TraceX digital traceability solutions enable end-to-end visibility from farm collection to processing and distribution, digitizing aggregation data, residue testing records, batch traceability, and compliance documentation to proactively mitigate dairy supply chain issues and strengthen regulatory defensibility.
Key Takeaways
- Modern dairy supply chain issues stem primarily from aggregation risks, antibiotic residue contamination, recall inefficiencies, and tightening export compliance standards.
- When milk from multiple farmers is pooled at BMC centers, a single contamination incident such as antibiotic-positive milk can compromise entire batches, leading to shipment rejection, regulatory penalties, and brand damage.
- Effective mitigation requires farm-level screening, digital test recording, threshold alerts, and batch-level traceability integration.
- Digital traceability significantly reduces recall losses by enabling rapid root cause identification and targeted product withdrawals instead of broad recalls.

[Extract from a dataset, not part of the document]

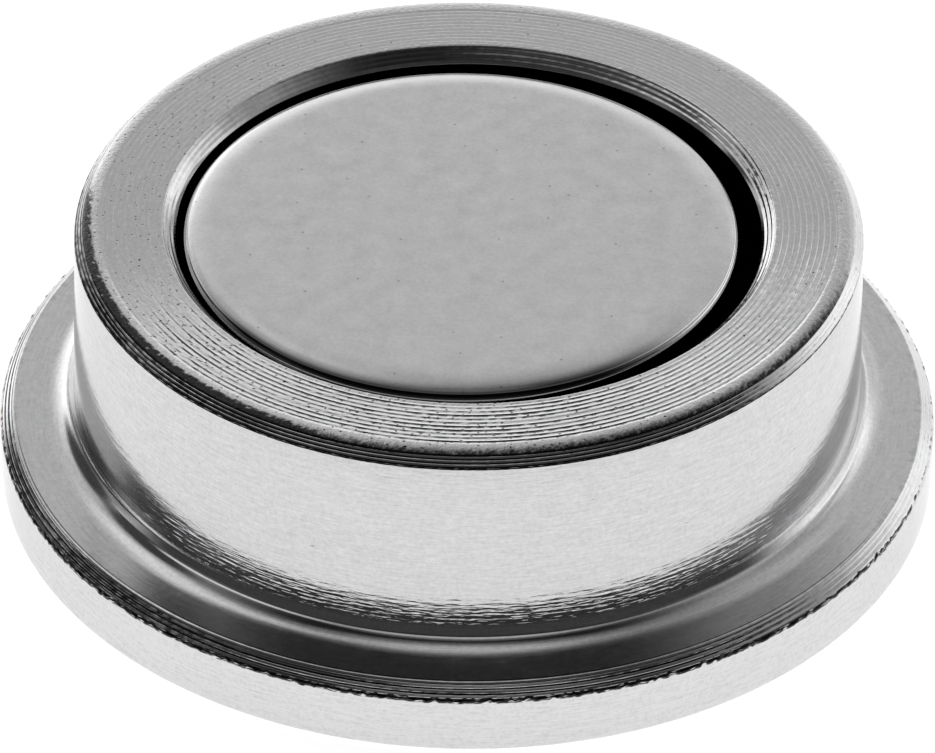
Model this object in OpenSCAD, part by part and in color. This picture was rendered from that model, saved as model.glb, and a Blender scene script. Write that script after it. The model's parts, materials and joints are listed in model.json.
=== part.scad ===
// A flanged pot magnet: a disc magnet set in a turned steel pot.
// The pot is one turned piece, with a wide thin flange at its foot and a
// blind recess in its face. The magnet lies flat on the recess floor, a
// little to one side of its centre, and stands just proud of the rim.
// Z is up, and the origin is at the middle of the underside.

/* [Body] */
// Outer diameter of the pot's body
body_d = 14.4; // [12:0.1:15.2]
// Height of the pot's rim above the flange's upper face
body_h = 4.05; // [3.2:0.05:8]
// Chamfer round the rim's outer edge
rim_chamfer = 0.25; // [0.05:0.01:0.35]

/* [Flange] */
// Outer diameter of the flange
flange_d = 17.3; // [16.4:0.1:24]
// Thickness of the flange
flange_t = 1.38; // [0.8:0.01:3]
// Chamfer on the flange's upper edge
flange_chamfer = 0.25; // [0.05:0.01:0.35]
// Radius of the fillet where the body meets the flange
foot_fillet_r = 0.6; // [0.05:0.01:0.8]
// Edge break round the underside
base_break = 0.08; // [0.02:0.01:0.3]

/* [Recess] */
// Clearance between the magnet and the recess wall, all round, when centred
recess_clearance = 0.35; // [0.25:0.01:0.6]
// Chamfer at the mouth of the recess
mouth_chamfer = 0.25; // [0.05:0.01:0.35]
// Radius that the tool leaves in the corner of the recess floor
recess_corner_r = 0.15; // [0.05:0.01:0.2]

/* [Magnet] */
// Diameter of the disc magnet
magnet_d = 10; // [6:0.1:12]
// Thickness of the disc magnet
magnet_h = 4; // [1.5:0.1:5]
// How far the magnet's face stands above the rim
magnet_proud = 0.1; // [-0.4:0.01:0.5]
// Radius of the plated magnet's rounded edges
magnet_edge_r = 0.24; // [0.2:0.01:0.5]
// Gap left where the magnet lies nearest to the recess wall
magnet_side_gap = 0.08; // [0.02:0.01:0.2]
// Direction in which the magnet lies off centre, from the +X axis
magnet_lean_angle = 238; // [0:1:359]

/* [Hidden] */
$fn = 96;

body_r = body_d / 2;
flange_r = flange_d / 2;
magnet_r = magnet_d / 2;
recess_r = magnet_r + recess_clearance;
rim_z = flange_t + body_h;
floor_z = rim_z + magnet_proud - magnet_h;
magnet_shift = recess_clearance - magnet_side_gap;

// Straight steps along each rounded edge's quarter arc
ARC_STEPS = 8;

// Points along an arc of radius r about centre, from angle a to angle b
function arc(centre, r, a, b) = [
    for (i = [0 : ARC_STEPS])
        let (t = a + (b - a) * i / ARC_STEPS)
            centre + r * [cos(t), sin(t)]
];

// Half section of the pot, from its axis out along the underside, up the
// outside, over the rim and back down the recess to its floor
function pot_profile() = concat(
    [[0, 0], [flange_r - base_break, 0], [flange_r, base_break]],
    [[flange_r, flange_t - flange_chamfer], [flange_r - flange_chamfer, flange_t]],
    arc([body_r + foot_fillet_r, flange_t + foot_fillet_r], foot_fillet_r, 270, 180),
    [[body_r, rim_z - rim_chamfer], [body_r - rim_chamfer, rim_z]],
    [[recess_r + mouth_chamfer, rim_z], [recess_r, rim_z - mouth_chamfer]],
    arc([recess_r - recess_corner_r, floor_z + recess_corner_r], recess_corner_r, 0, -90),
    [[0, floor_z]]
);

// Half section of the magnet, with both its edges rounded
function magnet_profile() = concat(
    [[0, 0]],
    arc([magnet_r - magnet_edge_r, magnet_edge_r], magnet_edge_r, -90, 0),
    arc([magnet_r - magnet_edge_r, magnet_h - magnet_edge_r], magnet_edge_r, 0, 90),
    [[0, magnet_h]]
);

// The turned steel pot, flange and all, in one piece
module steel_pot() {
    color([0.66, 0.66, 0.67])
        rotate_extrude()
            polygon(pot_profile());
}

// The nickel plated disc magnet, resting on the recess floor
module disc_magnet() {
    color([0.76, 0.76, 0.75])
        rotate(magnet_lean_angle)
            translate([magnet_shift, 0, floor_z])
                rotate_extrude()
                    polygon(magnet_profile());
}

steel_pot();
disc_magnet();
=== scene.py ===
# %% [markdown]
# A disc magnet in its turned steel pot
#
# The object is a small magnetic catch: a nickel plated disc magnet that lies in
# the recess of a flanged pot turned from bright steel. Both are bare metal, so
# almost everything that can be seen on them is a reflection, broken up by tool
# marks. The lesson is therefore in three parts: real turned geometry with its feed
# marks, metal finishes with finer marks in the shader, and a studio whose bright
# and dark parts are placed for the metal to mirror.
#
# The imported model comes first. Every later size is read from it or named once.

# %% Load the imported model
import json
import math
import bpy
import numpy as np
from mathutils import Matrix, Vector


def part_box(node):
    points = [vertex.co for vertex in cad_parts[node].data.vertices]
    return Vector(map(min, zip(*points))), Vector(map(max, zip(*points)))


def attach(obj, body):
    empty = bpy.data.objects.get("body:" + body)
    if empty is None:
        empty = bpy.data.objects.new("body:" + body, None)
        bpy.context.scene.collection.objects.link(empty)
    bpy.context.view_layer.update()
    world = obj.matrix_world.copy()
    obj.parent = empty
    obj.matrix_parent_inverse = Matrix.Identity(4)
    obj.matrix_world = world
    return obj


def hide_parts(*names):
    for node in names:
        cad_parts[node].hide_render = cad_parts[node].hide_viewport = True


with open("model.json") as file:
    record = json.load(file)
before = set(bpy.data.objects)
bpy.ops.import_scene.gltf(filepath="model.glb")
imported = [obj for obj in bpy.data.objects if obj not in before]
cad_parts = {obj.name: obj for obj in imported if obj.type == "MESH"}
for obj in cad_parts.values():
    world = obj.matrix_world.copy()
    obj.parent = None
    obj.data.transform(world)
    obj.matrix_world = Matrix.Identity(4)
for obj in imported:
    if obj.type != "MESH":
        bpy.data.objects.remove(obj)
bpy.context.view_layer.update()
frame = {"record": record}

# %% [markdown]
# Sizes of the pot and the magnet
#
# The CAD boxes and mounts already hold most sizes: the body's mount gives its
# radius and the stretch of plain wall, so the rim's chamfer and the foot's fillet
# follow by subtraction. The clearance in the recess and the small edges are not in
# the frame, so they repeat the part's own values. All the profiles below are in
# millimetres, because a lathe worker thinks in them, and are turned into metres
# only when a mesh is made.

# %% Read the sizes
MM = 0.001


def in_mm(vector):
    return np.array(vector) / MM


pot_high = in_mm(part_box("steel_pot")[1])
magnet_low, magnet_high = (in_mm(v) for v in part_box("disc_magnet"))
mounts = {mount["name"]: mount for mount in frame["record"]["mounts"]}

flange_r = pot_high[0]
rim_z = pot_high[2]
body_r = mounts["body"]["dims"]["r_mm"]
wall_middle_z = mounts["body"]["pos_m"][2] / MM
wall_half = mounts["body"]["dims"]["length_mm"] / 2
flange_z = mounts["flange_seat"]["pos_m"][2] / MM
rim_chamfer = rim_z - wall_middle_z - wall_half
foot_fillet = wall_middle_z - wall_half - flange_z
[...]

- To meet export standards, dairy companies must implement structured documentation, real-time monitoring, batch reconciliation, and audit-ready reporting.
- Integrated digital solutions like TraceX connect aggregation visibility, residue control, cold chain tracking, ERP integration, and executive dashboards into one unified compliance framework transforming reactive risk management into proactive, data-driven governance.
Why Aggregation Traceability Matters in Dairy Supply Chains
Aggregation traceability is critical in dairy supply chains because milk from multiple farmers is pooled at collection and Bulk Milk Cooling (BMC) centers, increasing the risk that contamination from a single source can compromise an entire batch. Without batch-level digital traceability, it becomes difficult to isolate affected suppliers, prevent large-scale recalls, or avoid export rejections leading to significant financial and reputational losses.
Why Aggregation Is the Highest-Risk Point in Dairy Supply Chains
In modern dairy supply chains, aggregation is operationally efficient but risk-intensive.
Milk collected from dozens or even hundreds of farmers is pooled at Bulk Milk Cooling (BMC) centers, where it is chilled and consolidated before transport to processing plants. While this improves logistics and cost efficiency, it also creates a critical control point where:
- Source identity can be diluted
- Contamination risk multiplies
- Traceability becomes more complex
BMC centers represent the highest-risk control point in the value chain because once milk is pooled, isolating the origin of contamination becomes significantly more difficult.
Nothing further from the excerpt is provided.